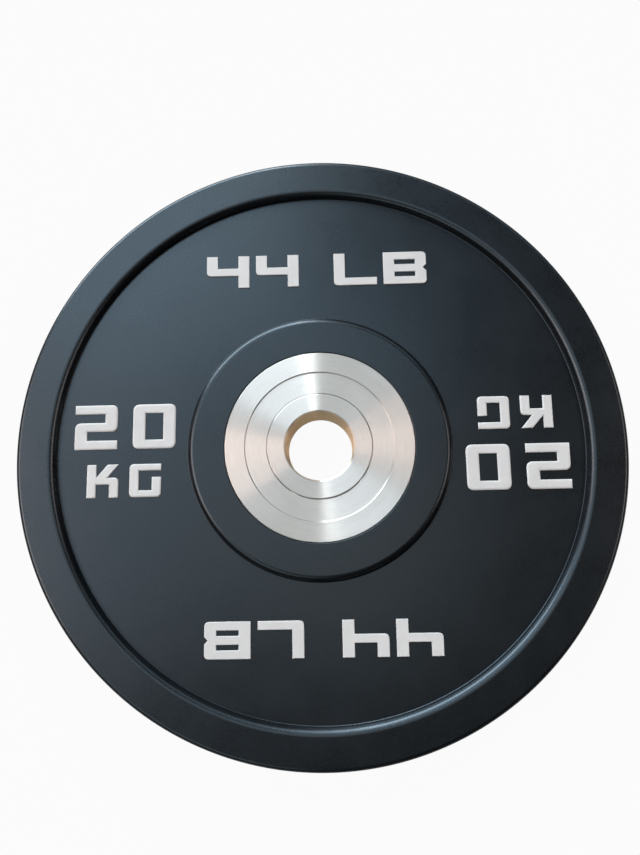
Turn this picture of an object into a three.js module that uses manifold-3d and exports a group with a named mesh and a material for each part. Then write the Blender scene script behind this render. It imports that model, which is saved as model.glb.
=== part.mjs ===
// A 20 kg bumper plate for a 50 mm barbell sleeve, lying on its rear face.
// Millimetres, +Z up. The bore runs along Z, and the origin lies under its centre.

import * as THREE from 'three';
import { mergeVertices } from 'three/addons/utils/BufferGeometryUtils.js';
import Module from 'manifold-3d';

const wasm = await Module();
wasm.setup();

// Overall size
const plateDiameter = 450;
const plateThickness = 42;

// Gap between pieces that nest round one another
const nestingGap = 0.3;

// Length by which a bar that joins or cuts runs past the faces that it meets
const overrun = 1;

// Hub, from the bore outwards: the sleeve's wall, then the disc's sunk band and its outer ring
const boreDiameter = 50.4;
const boreChamfer = 1.2;
const sleeveWall = 13.8;
const sleeveEdgeChamfer = 0.8;
const hubBandWidth = 16.5;
const hubBandDepth = 0.8;
const hubBandWallRun = 0.8;
const hubRingWidth = 14.5;
const hubRingChamfer = 0.5;

// Rubber disc: the raised boss round the hub, the sunk web and the rim
const bossWidth = 22.7;
const bossLip = 0.6;
const webRecess = 6;
const rimWidth = 23.8;
const rimEdgeRound = 4;
const stepTopRound = 5.2;
const stepFootRound = 0.6;
const stepDraftAngle = THREE.MathUtils.degToRad(10);

// Rubber that covers the steel core, over its faces at the web and round its edge
const webCover = 5;
const edgeCover = 52;

// Holes in the core that the rubber runs through
const keyingHoleDiameter = 24;
const keyingHoleCount = 12;

// Raised marks on the web
const markRaise = 1;

// Glyph sizes, as shares of the width of the web: stroke is upright, bar is level, gap lies between glyphs
const digitShares = { width: 0.334, height: 0.3475, stroke: 0.098, bar: 0.0705, corner: 0.052, gap: 0.119 };
const unitShares = { width: 0.2445, height: 0.254, stroke: 0.0725, bar: 0.052, corner: 0.037, gap: 0.0835 };
const wordShares = { width: 0.343, height: 0.266, stroke: 0.089, bar: 0.0625, corner: 0.0375, gap: 0.052 };
const unitRowGapShare = 0.117;
const blockRiseShare = 0.484;
const wordSpaceShare = 0.228;
const wordRiseShare = 0.266;

// Counts of flats on round shapes
const turnedFlats = 96;
const plugFlats = 16;
const roundSteps = 3;
const glyphCornerSteps = 3;

// Radii of the hub and the rubber disc, worked out from the sizes above
const plateRadius = plateDiameter / 2;
const boreRadius = boreDiameter / 2;
const sleeveRadius = boreRadius + sleeveWall;
const hubBandRadius = sleeveRadius + hubBandWidth;
const hubDiscRadius = hubBandRadius + hubRingWidth;
const bossRadius = hubDiscRadius + bossWidth;
const rimInnerRadius = plateRadius - rimWidth;
const hubPocketRadius = hubDiscRadius + nestingGap;
const discBoreRadius = sleeveRadius + nestingGap;

// The drafted step between a face and the web
const stepRounds = stepTopRound + stepFootRound;
const stepWallDrop = webRecess - stepRounds * (1 - Math.sin(stepDraftAngle));
const stepRun = stepRounds * Math.cos(stepDraftAngle) + stepWallDrop * Math.tan(stepDraftAngle);

// The flat ring of the web, which the marks lie on
const webInnerRadius = bossRadius + stepRun;
const webOuterRadius = rimInnerRadius - stepRun;
const webWidth = webOuterRadius - webInnerRadius;
const blockRadius = webInnerRadius + blockRiseShare * webWidth;

// Steel core
const coreRadius = plateRadius - edgeCover;
const faceToCore = webRecess + webCover;
const coreThickness = plateThickness - 2 * faceToCore;
const corePocketRadius = coreRadius + nestingGap;
const keyingCircleRadius = (hubDiscRadius + coreRadius) / 2;

// Solid made from a closed geometry
function solidOf(geometry) {
  const bare = geometry.clone();
  bare.deleteAttribute('normal');
  bare.deleteAttribute('uv');
  const merged = mergeVertices(bare);
  const vertProperties = new Float32Array(merged.attributes.position.array);
  const triVerts = new Uint32Array(merged.index.array);
  return new wasm.Manifold(new wasm.Mesh({ numProp: 3, vertProperties, triVerts }));
}

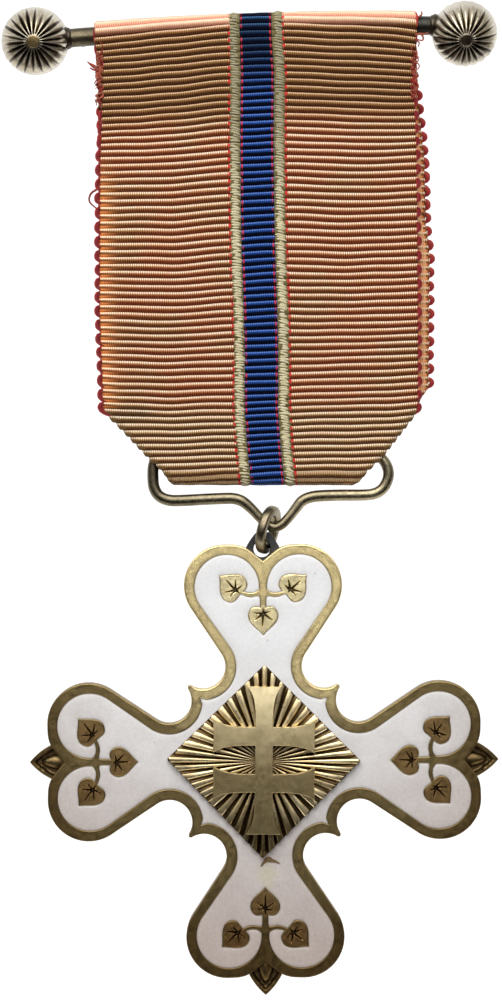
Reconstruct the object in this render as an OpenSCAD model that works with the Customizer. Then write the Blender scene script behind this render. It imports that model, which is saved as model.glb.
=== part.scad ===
// Cross-shaped medal on a looped ribbon.
// Millimetres. The front faces -Y, +Z is up, and the origin is on the axis of the bar, at mid-ribbon.

/* [Bar and pin] */
// Diameter of the bar that the ribbon loops over
bar_d = 2.0; // [1.6:0.1:2.2]
// Radius to which the bar is bent
bar_bend_r = 404; // [300:1:600]
// How far right of the middle the bent bar is highest
bar_top_x = 13.5; // [0:0.1:16]
// Distance from the middle to the centre of the left knob
left_knob_x = 23.7; // [23:0.1:26]
// Distance from the middle to the centre of the right knob
right_knob_x = 22.6; // [22:0.1:26]
// Diameter of the left knob
left_knob_d = 7.3; // [6:0.1:8]
// Diameter of the right knob
right_knob_d = 7.05; // [6:0.1:8]
// How far below the bar's axis the centre of the right knob lies
right_knob_drop = 0.94; // [0:0.02:1.2]
// How far the pole of the left knob tips down, in degrees
left_knob_tip = 9; // [0:1:25]
// How far the pole of the right knob tips down, in degrees
right_knob_tip = 18; // [0:1:25]
// Number of flutes round each knob
flutes = 22; // [16:1:24]
// Depth of the flutes
flute_depth = 0.4; // [0.2:0.05:0.6]
// Diameter of the pin wire
pin_d = 0.9; // [0.7:0.1:1.0]
// Diameter of the posts that hold the pin
post_d = 1.0; // [1:0.1:1.2]
// Distance of the pin behind the bar
pin_back = 3.7; // [3.4:0.1:5]

/* [Ribbon] */
// Thickness of the ribbon's wall
ribbon_wall = 1.0; // [1:0.1:1.2]
// Height of the loop's lower edge below the bar
ribbon_drop = 49.4; // [48.8:0.1:49.6]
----
> Given exercise
Reproduce the full set of records precisely.

> Final result
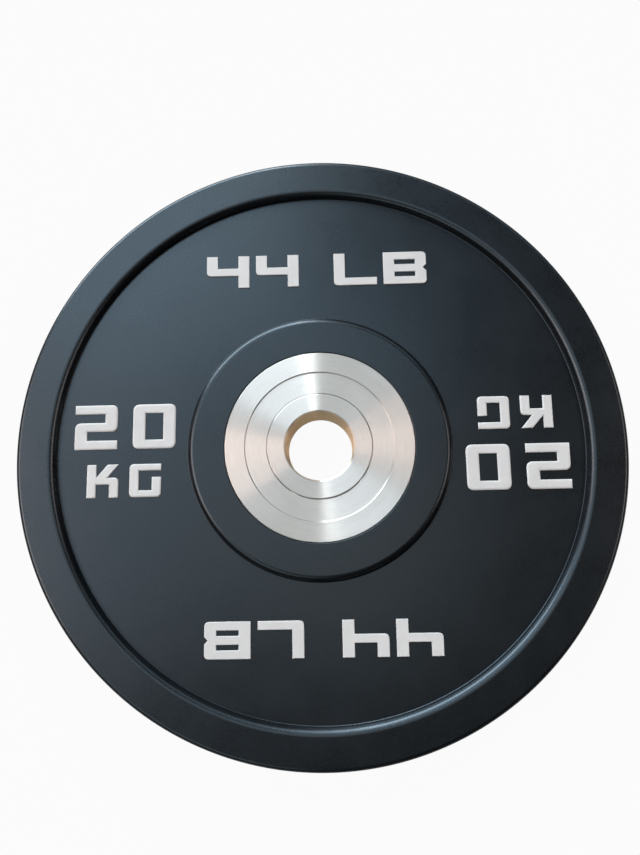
Turn this picture of an object into a three.js module that uses manifold-3d and exports a group with a named mesh and a material for each part. Then write the Blender scene script behind this render. It imports that model, which is saved as model.glb.
=== part.mjs ===
// A 20 kg bumper plate for a 50 mm barbell sleeve, lying on its rear face.
// Millimetres, +Z up. The bore runs along Z, and the origin lies under its centre.

import * as THREE from 'three';
import { mergeVertices } from 'three/addons/utils/BufferGeometryUtils.js';
import Module from 'manifold-3d';

const wasm = await Module();
wasm.setup();

// Overall size
const plateDiameter = 450;
const plateThickness = 42;

// Gap between pieces that nest round one another
const nestingGap = 0.3;

// Length by which a bar that joins or cuts runs past the faces that it meets
const overrun = 1;

// Hub, from the bore outwards: the sleeve's wall, then the disc's sunk band and its outer ring
const boreDiameter = 50.4;
const boreChamfer = 1.2;
const sleeveWall = 13.8;
const sleeveEdgeChamfer = 0.8;
const hubBandWidth = 16.5;
const hubBandDepth = 0.8;
const hubBandWallRun = 0.8;
const hubRingWidth = 14.5;
const hubRingChamfer = 0.5;

// Rubber disc: the raised boss round the hub, the sunk web and the rim
const bossWidth = 22.7;
const bossLip = 0.6;
const webRecess = 6;
const rimWidth = 23.8;
const rimEdgeRound = 4;
const stepTopRound = 5.2;
const stepFootRound = 0.6;
const stepDraftAngle = THREE.MathUtils.degToRad(10);

// Rubber that covers the steel core, over its faces at the web and round its edge
const webCover = 5;
const edgeCover = 52;

// Holes in the core that the rubber runs through
const keyingHoleDiameter = 24;
const keyingHoleCount = 12;

// Raised marks on the web
const markRaise = 1;

// Glyph sizes, as shares of the width of the web: stroke is upright, bar is level, gap lies between glyphs
const digitShares = { width: 0.334, height: 0.3475, stroke: 0.098, bar: 0.0705, corner: 0.052, gap: 0.119 };
const unitShares = { width: 0.2445, height: 0.254, stroke: 0.0725, bar: 0.052, corner: 0.037, gap: 0.0835 };
const wordShares = { width: 0.343, height: 0.266, stroke: 0.089, bar: 0.0625, corner: 0.0375, gap: 0.052 };
const unitRowGapShare = 0.117;
const blockRiseShare = 0.484;
const wordSpaceShare = 0.228;
const wordRiseShare = 0.266;

// Counts of flats on round shapes
const turnedFlats = 96;
const plugFlats = 16;
const roundSteps = 3;
const glyphCornerSteps = 3;

// Radii of the hub and the rubber disc, worked out from the sizes above
const plateRadius = plateDiameter / 2;
const boreRadius = boreDiameter / 2;
const sleeveRadius = boreRadius + sleeveWall;
const hubBandRadius = sleeveRadius + hubBandWidth;
const hubDiscRadius = hubBandRadius + hubRingWidth;
const bossRadius = hubDiscRadius + bossWidth;
const rimInnerRadius = plateRadius - rimWidth;
const hubPocketRadius = hubDiscRadius + nestingGap;
const discBoreRadius = sleeveRadius + nestingGap;

// The drafted step between a face and the web
const stepRounds = stepTopRound + stepFootRound;
const stepWallDrop = webRecess - stepRounds * (1 - Math.sin(stepDraftAngle));
const stepRun = stepRounds * Math.cos(stepDraftAngle) + stepWallDrop * Math.tan(stepDraftAngle);

// The flat ring of the web, which the marks lie on
const webInnerRadius = bossRadius + stepRun;
const webOuterRadius = rimInnerRadius - stepRun;
const webWidth = webOuterRadius - webInnerRadius;
const blockRadius = webInnerRadius + blockRiseShare * webWidth;

// Steel core
const coreRadius = plateRadius - edgeCover;
const faceToCore = webRecess + webCover;
const coreThickness = plateThickness - 2 * faceToCore;
const corePocketRadius = coreRadius + nestingGap;
const keyingCircleRadius = (hubDiscRadius + coreRadius) / 2;

// Solid made from a closed geometry
function solidOf(geometry) {
  const bare = geometry.clone();
  bare.deleteAttribute('normal');
  bare.deleteAttribute('uv');
  const merged = mergeVertices(bare);
  const vertProperties = new Float32Array(merged.attributes.position.array);
  const triVerts = new Uint32Array(merged.index.array);
  return new wasm.Manifold(new wasm.Mesh({ numProp: 3, vertProperties, triVerts }));
}

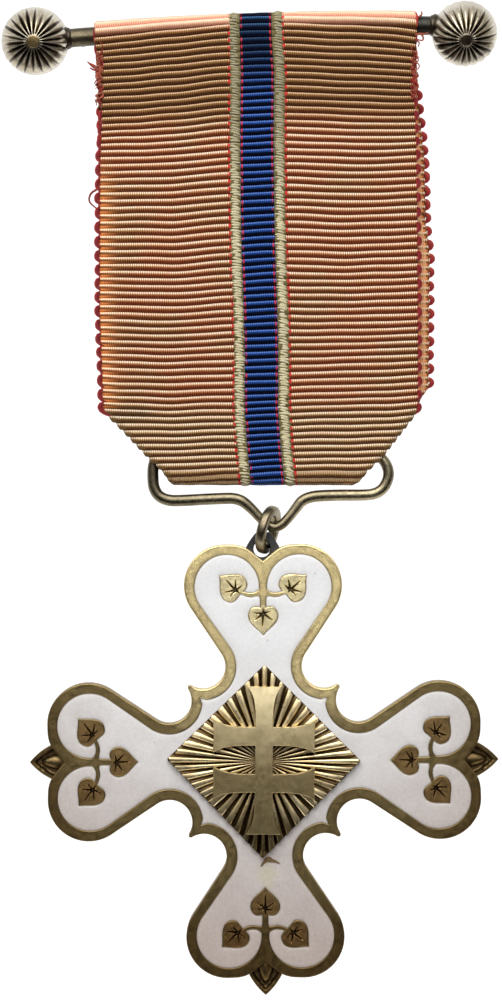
Reconstruct the object in this render as an OpenSCAD model that works with the Customizer. Then write the Blender scene script behind this render. It imports that model, which is saved as model.glb.
=== part.scad ===
// Cross-shaped medal on a looped ribbon.
// Millimetres. The front faces -Y, +Z is up, and the origin is on the axis of the bar, at mid-ribbon.

/* [Bar and pin] */
// Diameter of the bar that the ribbon loops over
bar_d = 2.0; // [1.6:0.1:2.2]
// Radius to which the bar is bent
bar_bend_r = 404; // [300:1:600]
// How far right of the middle the bent bar is highest
bar_top_x = 13.5; // [0:0.1:16]
// Distance from the middle to the centre of the left knob
left_knob_x = 23.7; // [23:0.1:26]
// Distance from the middle to the centre of the right knob
right_knob_x = 22.6; // [22:0.1:26]
// Diameter of the left knob
left_knob_d = 7.3; // [6:0.1:8]
// Diameter of the right knob
right_knob_d = 7.05; // [6:0.1:8]
// How far below the bar's axis the centre of the right knob lies
right_knob_drop = 0.94; // [0:0.02:1.2]
// How far the pole of the left knob tips down, in degrees
left_knob_tip = 9; // [0:1:25]
// How far the pole of the right knob tips down, in degrees
right_knob_tip = 18; // [0:1:25]
// Number of flutes round each knob
flutes = 22; // [16:1:24]
// Depth of the flutes
flute_depth = 0.4; // [0.2:0.05:0.6]
// Diameter of the pin wire
pin_d = 0.9; // [0.7:0.1:1.0]
// Diameter of the posts that hold the pin
post_d = 1.0; // [1:0.1:1.2]
// Distance of the pin behind the bar
pin_back = 3.7; // [3.4:0.1:5]

/* [Ribbon] */
// Thickness of the ribbon's wall
ribbon_wall = 1.0; // [1:0.1:1.2]
// Height of the loop's lower edge below the bar
ribbon_drop = 49.4; // [48.8:0.1:49.6]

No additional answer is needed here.